Here, in what is still the eastern half of a divided city that wears its division more lightly, is a Berlin experience both old and new. In three decades of frequent visits, it has been fascinating to note how much this part of town has changed. Even a decade ago these streets were rundown. With crumbling buildings showing bulletholes, it wasn’t hard to imagine what the place looked like in 1945. Now there are lilacs, blues, and yellows. Cafés, bars and restaurants abound, serving the young professionals attracted to the city by cheap rents and a renewed sense of community.
Breaking the fourth wall
Looking north along Schliemannstraße, you’ll find a delightful vista of well-tended balconies. It’s a pleasant place to live, notwithstanding the gaggle of grotesques who gather round the corner in the square. On Kastanienallee, which forms the second leg of the walk, an old city feels young. It’s a kind of gentrification but the right kind. There’s more to eat, to drink, to buy, for all.

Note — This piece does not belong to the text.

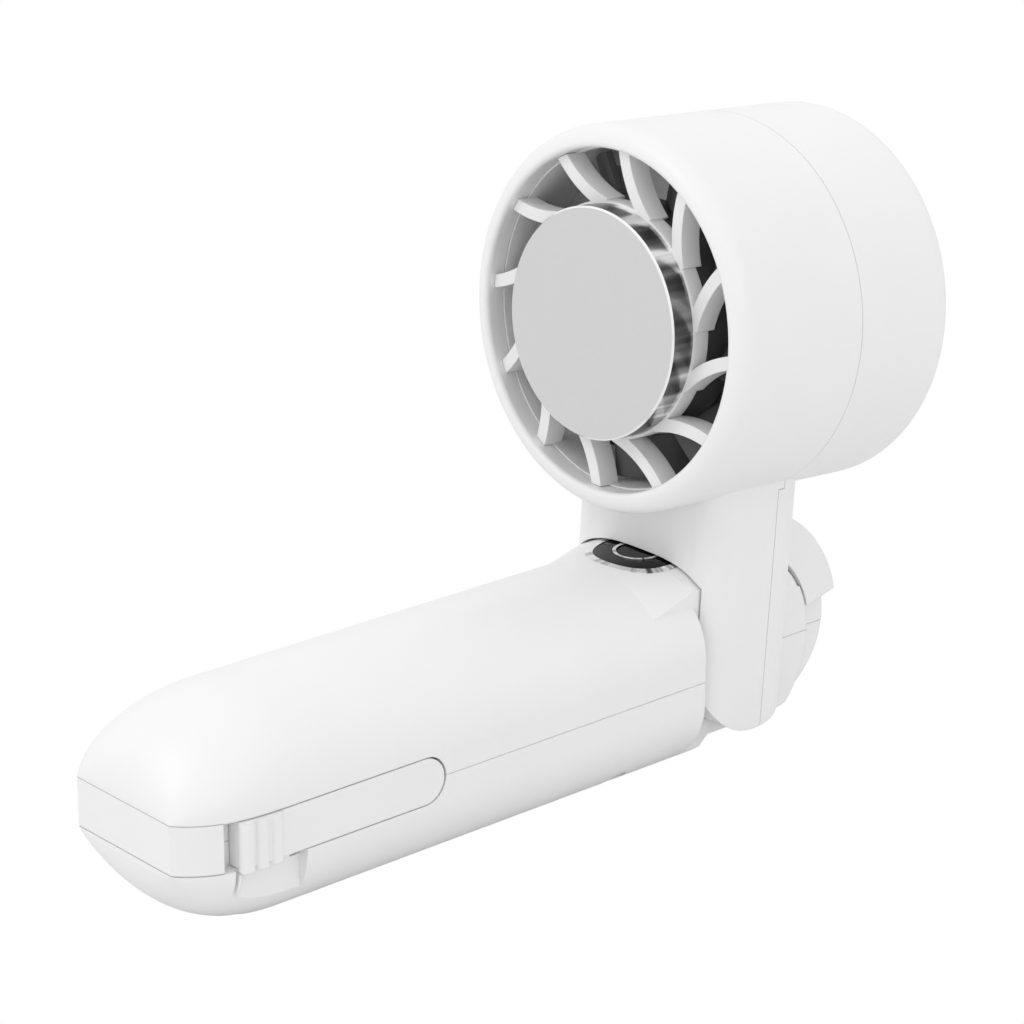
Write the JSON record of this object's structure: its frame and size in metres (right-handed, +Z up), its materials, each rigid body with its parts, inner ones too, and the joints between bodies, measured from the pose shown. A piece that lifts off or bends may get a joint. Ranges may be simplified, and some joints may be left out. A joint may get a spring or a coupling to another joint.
{
  "type": "handheld electric fan",
  "caption": "Folding handheld fan: round ducted head with a cooling plate, on a neck that hinges on an oval battery handle.",
  "frame": {"origin": "on the flat of the handle's back, 62 mm along the handle from the hinge axis", "axes": "+Z up out of the handle's back, +Y along the handle from the butt to the hinge, +X along the hinge axis"},
  "size_m": [0.064, 0.1493, 0.1101],
  "materials": {
    "white_shell": "fine matt moulded, warm white",
    "white_inner": "moulded white",
    "satin_aluminium": "bead-blasted face, turned and polished rim",
    "chrome_trim": "polished",
    "black_gloss": "polished black",
    "grey_rotor": "dark grey moulded",
    "steel": "plain steel",
    "heat_sink_metal": "as machined",
    "ceramic": "white ceramic",
    "thermal_pad_grey": "soft grey pad",
    "board_green": "solder mask",
    "copper": "enamelled wire",
    "magnet_dark": "bonded magnet",
    "battery_wrap": "shrink wrap",
    "dark_plastic": "dark moulded",
    "washer_pom": "low-friction plastic",
    "display_red": "small lamp block"
  },
  "bodies": {
    "handle": {"handle_top_shell": "white_shell", "handle_bottom_shell": "white_shell", "handle_screws": "steel", "butt_band": "white_shell", "control_window": "black_gloss", "window_trim": "chrome_trim", "button_ring": "chrome_trim", "main_pcb": "board_green", "led_display": "display_red", "tactile_switch": "dark_plastic", "battery_cell": "battery_wrap", "battery_cradle": "dark_plastic", "usb_c_port": "steel", "charge_board": "board_green", "hinge_pin": "steel", "friction_washers": "washer_pom", "clip_pin": "steel"},
    "head": {"head_front_shell": "white_shell", "head_rear_shell": "white_shell", "hinge_guard": "white_inner", "duct_liner": "white_inner", "stator_vane_ring": "white_inner", "motor_cup": "dark_plastic", "cooling_plate": "satin_aluminium", "thermal_pad": "thermal_pad_grey", "peltier_module": "ceramic", "heat_sink": "heat_sink_metal", "rear_grille": "white_inner", "motor_board": "board_green", "motor_stator": "steel", "motor_windings": "copper", "motor_bearings": "steel"},
    "rotor": {"impeller": "grey_rotor", "rotor_yoke": "steel", "magnet_ring": "magnet_dark", "motor_shaft": "steel"},
    "button": {"power_button": "black_gloss"},
    "clip": {"side_clip": "white_shell"}
  },
  "joints": [
    {"name": "head_fold", "type": "hinge", "parent": "handle", "child": "head", "pos_m": [0, 0.062, 0.0183], "axis": [-1, 0, 0], "range_deg": [0, 86.2]},
    {"name": "rotor_spin", "type": "hinge", "parent": "head", "child": "rotor", "pos_m": [0, 0.06581, 0.07678], "axis": [0, 0.9979, -0.0651], "continuous": true},
    {"name": "power_press", "type": "slide", "parent": "handle", "child": "button", "axis": [0, 0, -1], "range_m": [0, 0.0006], "stiffness_N_per_m": 15},
    {"name": "clip_swing", "type": "hinge", "parent": "handle", "child": "clip", "pos_m": [0.0161, -0.011, 0.0183], "axis": [0, 0, 1], "range_deg": [0, 30]}
  ]
}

Berlin, where Bertolt Brecht staged his unwatchable plays, was supposed to have been transformed by a proletarian revolution. Instead, it has been restored to health by a very middle-class one. Germany has always had a well-educated middle class, and the nation’s restoration would have impossible without such people. The irony is delicious – not that irony buttered many parsnips for “dirty Bertie”.
The new snobbery
The British Museum’s survey of German history “Memories of a Nation” is being presented at the Martin-Gropius-Bau as “The British View”. Germans, natürlich, are curious to see how we observe them. But how do they see us?
A German friend recently in England said that the images that struck him most forcibly were the tins of food and cheap booze people piled up in supermarkets, and the number of teenage girls pushing prams. Perhaps Neil MacGregor, the former director of the British Museum who will shortly take up a similar role here at the new Humboldt Forum, may turn his attention to a “German View” of the United Kingdom.
There’s no shortage of material. In Schlawinchen, a bar that typifies Kreuzberg’s hobohemia, a college-educated English girl was trying to explain northern England to an American she had just met. Speaking in an ugly modern Mancunian voice that can only be acquired through years of practice (sugar pronounced as “sug-oar”), she referred to Durham and York as “middle class, you know, posh”, because those cities had magnificent cathedrals.
When it comes to inverted snobbery, no nation can match us. To be middle class in Germany is an indication of civic value. In modern England, it can mark you as a leper.
Culture vultures
The Humboldt Forum, taking shape by the banks of the Spree, reconsecrates the former site of the GDR’s Palace of the Republic. When it opens in 2018 it will be a “living exhibition”, dedicated to all the cultures of the world. Alexander von Humboldt, the naturalist and explorer, was the brother of Wilhelm, the diplomat and philosopher, whose name lives on in the nearby university.
In Potsdamerplatz there are plans to build a modern art museum, crammed in between the Neue Nationalgalerie and the Philharmonie, home to the Berlin Philharmonic. Meanwhile, the overhaul of the Deutsche Staatsoper, where Daniel Barenboim is music director for life, is likely to be completed, fingers crossed, next autumn.
Culture everywhere! Or perhaps that should be Kultur, which has a slightly different meaning in Germany. They take these things more seriously, and there is no hint of bogus populism. In London, plans for a new concert hall have been shelved. Sir Peter Hall’s words remain true: “England is a philistine country that loves the arts.”
European neighbours
When Germans speak of freedom, wrote A J P Taylor, a historian who seems to have fallen from favour, they mean the freedom to be German. No longer. When modern Germans speak of freedom, they observe it through the filter of the European Union.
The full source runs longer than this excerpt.